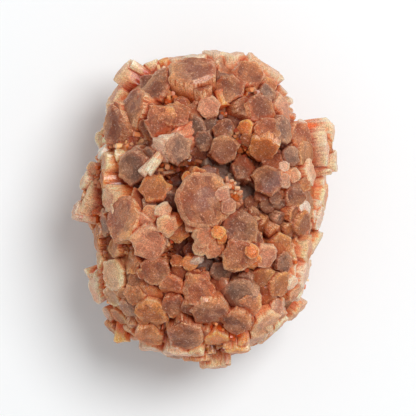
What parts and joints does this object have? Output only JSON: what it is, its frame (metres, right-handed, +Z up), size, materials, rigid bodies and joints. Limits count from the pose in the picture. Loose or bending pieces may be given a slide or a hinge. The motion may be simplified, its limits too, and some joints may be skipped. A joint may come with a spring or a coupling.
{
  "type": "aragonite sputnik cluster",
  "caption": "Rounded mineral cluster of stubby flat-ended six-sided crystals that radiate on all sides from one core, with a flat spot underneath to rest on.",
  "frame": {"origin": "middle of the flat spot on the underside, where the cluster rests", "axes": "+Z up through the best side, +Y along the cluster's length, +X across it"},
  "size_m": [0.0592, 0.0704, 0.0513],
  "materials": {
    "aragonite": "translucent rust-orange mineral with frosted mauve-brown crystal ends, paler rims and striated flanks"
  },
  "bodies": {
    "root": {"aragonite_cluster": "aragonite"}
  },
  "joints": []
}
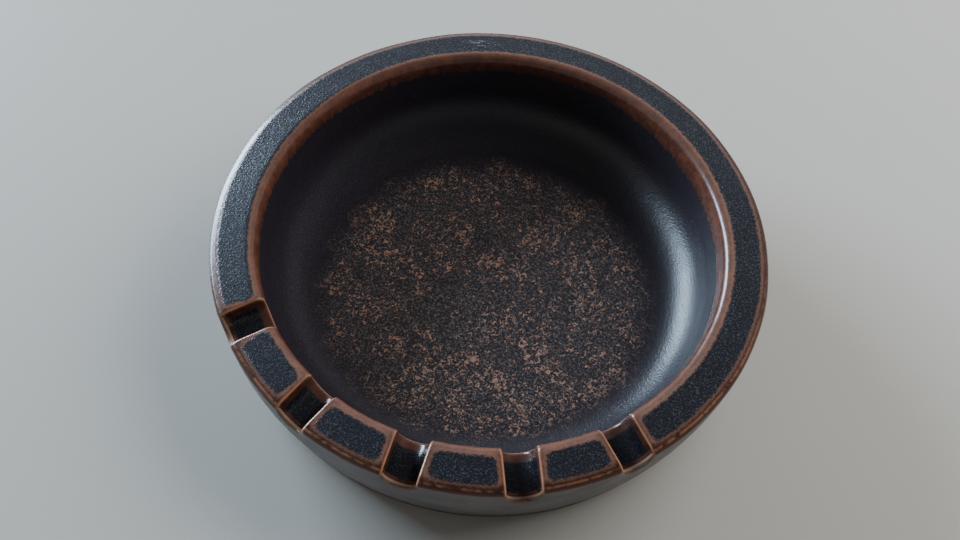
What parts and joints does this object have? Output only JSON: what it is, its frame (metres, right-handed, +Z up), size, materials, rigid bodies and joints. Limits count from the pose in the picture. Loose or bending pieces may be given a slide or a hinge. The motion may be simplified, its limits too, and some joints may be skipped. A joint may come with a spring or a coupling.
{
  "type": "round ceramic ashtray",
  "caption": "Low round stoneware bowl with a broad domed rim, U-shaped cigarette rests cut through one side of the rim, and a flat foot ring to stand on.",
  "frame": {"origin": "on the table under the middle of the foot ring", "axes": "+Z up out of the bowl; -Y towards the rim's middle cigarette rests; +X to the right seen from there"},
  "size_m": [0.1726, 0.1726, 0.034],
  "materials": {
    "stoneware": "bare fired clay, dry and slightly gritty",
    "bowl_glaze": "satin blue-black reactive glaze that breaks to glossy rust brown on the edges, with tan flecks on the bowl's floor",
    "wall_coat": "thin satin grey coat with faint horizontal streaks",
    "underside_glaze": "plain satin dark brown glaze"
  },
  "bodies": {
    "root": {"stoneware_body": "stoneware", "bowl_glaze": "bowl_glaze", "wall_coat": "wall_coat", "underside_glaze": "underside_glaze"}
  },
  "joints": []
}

* * *

Copy every line of the records word for word.

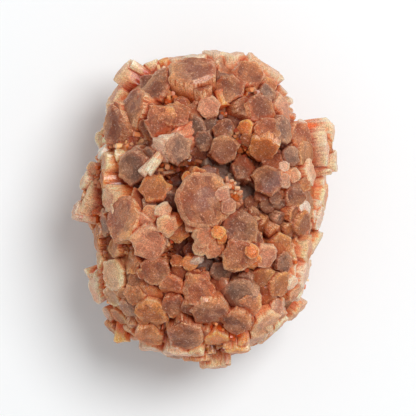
What parts and joints does this object have? Output only JSON: what it is, its frame (metres, right-handed, +Z up), size, materials, rigid bodies and joints. Limits count from the pose in the picture. Loose or bending pieces may be given a slide or a hinge. The motion may be simplified, its limits too, and some joints may be skipped. A joint may come with a spring or a coupling.
{
  "type": "aragonite sputnik cluster",
  "caption": "Rounded mineral cluster of stubby flat-ended six-sided crystals that radiate on all sides from one core, with a flat spot underneath to rest on.",
  "frame": {"origin": "middle of the flat spot on the underside, where the cluster rests", "axes": "+Z up through the best side, +Y along the cluster's length, +X across it"},
  "size_m": [0.0592, 0.0704, 0.0513],
  "materials": {
    "aragonite": "translucent rust-orange mineral with frosted mauve-brown crystal ends, paler rims and striated flanks"
  },
  "bodies": {
    "root": {"aragonite_cluster": "aragonite"}
  },
  "joints": []
}
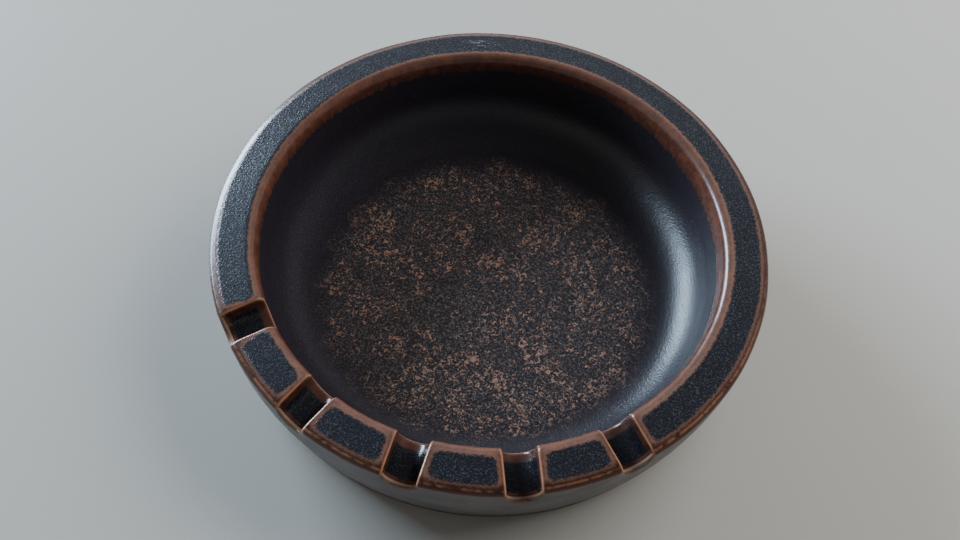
What parts and joints does this object have? Output only JSON: what it is, its frame (metres, right-handed, +Z up), size, materials, rigid bodies and joints. Limits count from the pose in the picture. Loose or bending pieces may be given a slide or a hinge. The motion may be simplified, its limits too, and some joints may be skipped. A joint may come with a spring or a coupling.
{
  "type": "round ceramic ashtray",
  "caption": "Low round stoneware bowl with a broad domed rim, U-shaped cigarette rests cut through one side of the rim, and a flat foot ring to stand on.",
  "frame": {"origin": "on the table under the middle of the foot ring", "axes": "+Z up out of the bowl; -Y towards the rim's middle cigarette rests; +X to the right seen from there"},
  "size_m": [0.1726, 0.1726, 0.034],
  "materials": {
    "stoneware": "bare fired clay, dry and slightly gritty",
    "bowl_glaze": "satin blue-black reactive glaze that breaks to glossy rust brown on the edges, with tan flecks on the bowl's floor",
    "wall_coat": "thin satin grey coat with faint horizontal streaks",
    "underside_glaze": "plain satin dark brown glaze"
  },
  "bodies": {
    "root": {"stoneware_body": "stoneware", "bowl_glaze": "bowl_glaze", "wall_coat": "wall_coat", "underside_glaze": "underside_glaze"}
  },
  "joints": []
}